Oireachtas Joint and Select Committees

Thursday, 12 January 2017

Joint Oireachtas Committee on Social Protection

Issues Facing Lone Parents: Discussion (Resumed)

11:00 am

Mr. Mike Allen:

I thank the Chairman and members for inviting us to discuss the issues facing lone parents. It is interesting that the joint committee is examining these issues with One Family, whose view is broadly focused on lone parents, and Focus Ireland, which has a view on homelessness. As neither organisation has much expertise in the area of the other, the joint committee may learn a great deal from examining the issue from two perspectives, and that is welcome.

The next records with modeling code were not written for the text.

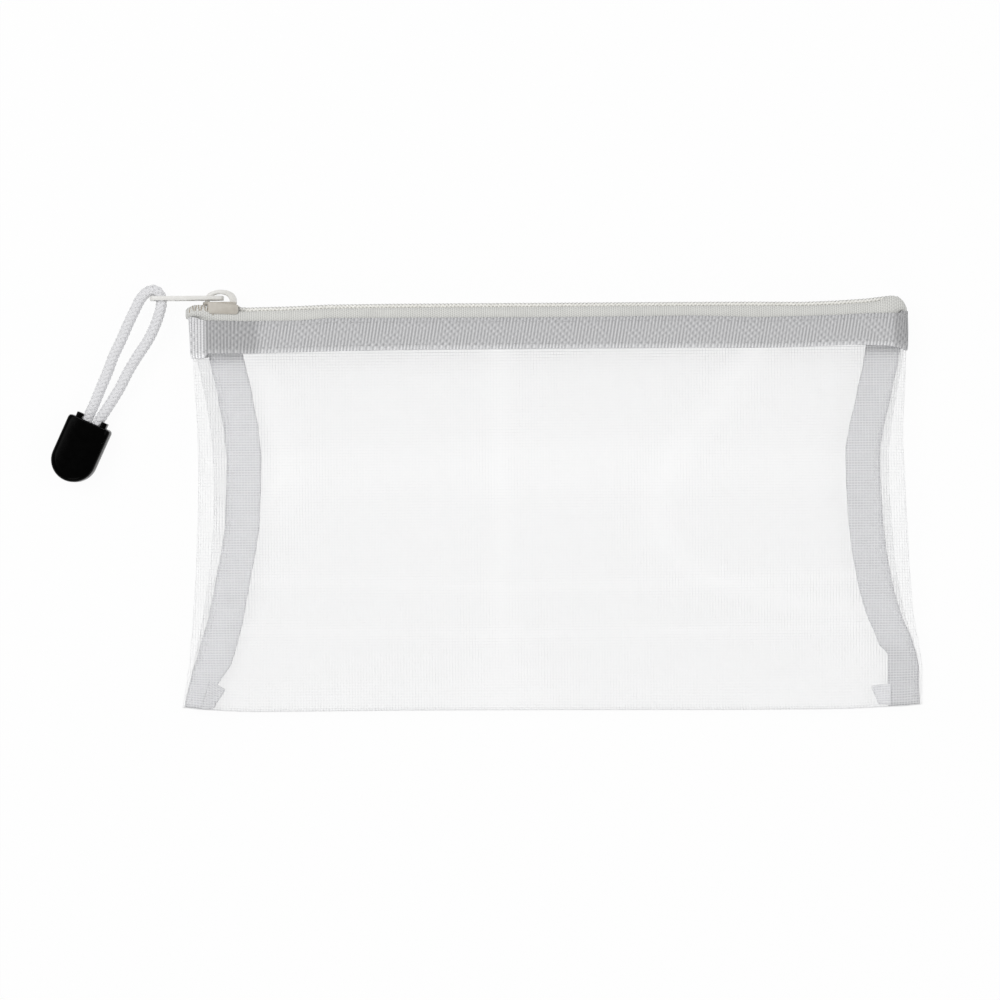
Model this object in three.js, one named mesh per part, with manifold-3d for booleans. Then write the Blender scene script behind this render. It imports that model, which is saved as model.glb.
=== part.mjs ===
// A see-through mesh pencil pouch with a coil zipper along its top edge, lying on its back panel.
// Millimetres. X runs along the zipper, Y from the fold to the zipper, Z up from the table.
// The origin is the middle of the back panel, on the table.
import * as THREE from "three";
import { mergeVertices } from "three/addons/utils/BufferGeometryUtils.js";
import Module from "manifold-3d";

const wasm = await Module();
wasm.setup();

// Pouch
const pouchHeight = 130; // from the fold to the top of the zipper chain
const foldHalfWidth = 117; // middle to side seam, at the fold
const topHalfWidth = 111.5; // middle to side seam, at the zipper
const waistInset = 10; // how far the side seams bow in between their ends
const meshThickness = 0.4;
const clearance = 0.3; // between pieces that lie on each other
const foldHalfThickness = 2.2; // half the pouch's thickness at the fold
const foldGap = 0.4; // between the two panels, where the sheet is folded
const sideRise = 5; // how far the front stands up beside the seams, half way up
const crownRise = 5.5; // and how much more in the middle
const lobeInset = 5; // where the panels' side curves end, inward of the seam
const frontLobe = 6.8; // how far the front panel reaches past the seams, half way up
const backLobe = 2.6;
const topLobeLeft = 4.6; // and at the zipper, both panels
const topLobeRight = 1.6;

// Ribbon that binds the seams, and the band round the top
const bindingWidth = 11;
const bindingThickness = 1.2; // ribbon, two layers of mesh and ribbon again
const bindingFoldGap = 1.6; // from the fold's outside to the end of the ribbon
const bindingTopGap = 0.6; // from the end of the ribbon to the zipper's tape
const bandWidth = 10.7;
const bandThickness = 0.5;
const meshLap = 7.5; // how far the mesh goes up under the band
const tapeToMesh = 1.2; // between the mesh and the tape, under the band

// Zipper
const chainWidth = 4.2;
const coilThickness = 1.3;
const coilPitch = 1.216;
const coilHead = 0.65; // how far each coil turn reaches inward of its rail
const tapeThickness = 0.45;
const tapeStrip = 3.3; // tape that shows between the coil and the band
const tapeBend = 1.4; // outer radius, where the tape turns over the top edge
const endLengthLeft = 18; // of each sewn-up end, from its join with the coil rows
const endLengthRight = 20.5;
const endSlotStop = 2.4; // solid tape between the rows' gap and the end's tip
const rowJoin = 0.5; // between a coil row and the sewn-up end
const endSetBack = 2; // from the tip of a sewn-up end to the band's side

// Slider
const sliderLength = 10.4;
const sliderWidth = 6.8;
const sliderPlate = 0.9;
const sliderCorner = 1.6;
const flangeWidth = 0.9;
const postThickness = 0.5;
const postLength = 2.4;
const sliderFromEnd = 3; // at rest, from the tip of the sewn-up end
const archHeight = 4;
const archBar = 1.1;
const archLeg = 1.4;
const archWidth = 1.8;

// Pull tab
const tabLength = 23.4;
const tabWidth = 5.4;
const tabThickness = 1.3;
const tabBar = 1.5; // the bar at the tab's inner end, inside the arch
const tabWindow = 6; // length of the window that the arch goes through
const tabRail = 1.2;
const tabCorner = 1.2;
const tabEyeFromEnd = 3.4; // from the outer end to the middle of the cord's hole
const tabEyeHalfLength = 2.4;
const tabHeight = 1.35; // from the slider's top plate to the tab's middle

// Cord and its end piece
const cordDiameter = 3;
const cordSides = 8;
const cordSteps = 54;
const endWidth = 14.3;
const endLength = 20.2;
const endThickness = 8.6;
const endEdge = 1.9; // radius of the end piece's edges
const pocketWidth = 10.3;
const pocketThickness = 5.6;
const pocketDepth = 14.2;
const plugLength = 8;
const strandSpacing = 3.7;
const earRise = 1.6;
const earWidth = 1.9;
const endMouth = new THREE.Vector2(-147.1, 28.25); // middle of the mouth's edge
const endLean = -24.5; // degrees, the end piece's turn on the table
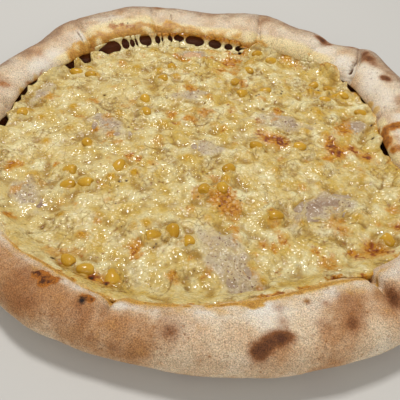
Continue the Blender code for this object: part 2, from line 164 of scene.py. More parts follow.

Focus Ireland is one of the leading housing and homelessness organisations. We are appearing before the joint committee because we have been designated by the Dublin Region Homeless Executive as the homeless action team for families in the city. We are directly providing case management and support to the majority of the 1,000 homeless families in Dublin and other supports to the remainder of this group. With funding from Tusla, the Health Service Executive, the Department of Housing, Planning, Community and Local Government and local authorities, we are also providing children's supports to families which need them. We also do specialised work on young people, particularly those leaving care, and on Housing First, which is very topical.

Much of what we say is drawn from the experiences of the family housing action team and front-line staff working with families. This is augmented by the work we do in research and policy, an area in which Ms Connolly works. We are trying to bring both areas together, which involves a large amount of analysis, figures and so forth. Before addressing these matters, it is important to remind everyone that behind every number is a family, parent or parents struggling to survive in the circumstances in which they find themselves. These families are trying to raise their children and they worry about their children's future. This is a humanitarian problem and while we must use our brains and statistics when trying to address it, we must never lose sight of the fact that we are dealing with an issue that is fundamentally wrong and should not be allowed in society. I know everyone shares that view.

In our submission, we have provided information on what we know about homelessness. Of the 1,200 families experiencing homelessness, the overwhelming majority are in Dublin. While the number of homeless families outside Dublin has increased recently, the increase in the number of homeless families in Dublin has slowed down. This has been driven by a number of factors which we can discuss if members wish to explore them.

I understand, however, that the focus of the joint committee is to explore how homelessness is impacting on lone parents. The official figures and our experience shows that 65% of families in emergency accommodation are lone parent families. However, as we heard, lone parent families account for approximately one quarter of families in the general population. It is clear, therefore, that the problem of family homelessness is falling disproportionately on lone parents. Why is this the case and what is causing this? In our submission, we outline a little of what we know in general about family homelessness, which is important. We know that most families living in emergency accommodation had their last secure home in the private rented sector. As yet, we have seen virtually no families who were previously owner-occupiers, although we all live in fear of this happening.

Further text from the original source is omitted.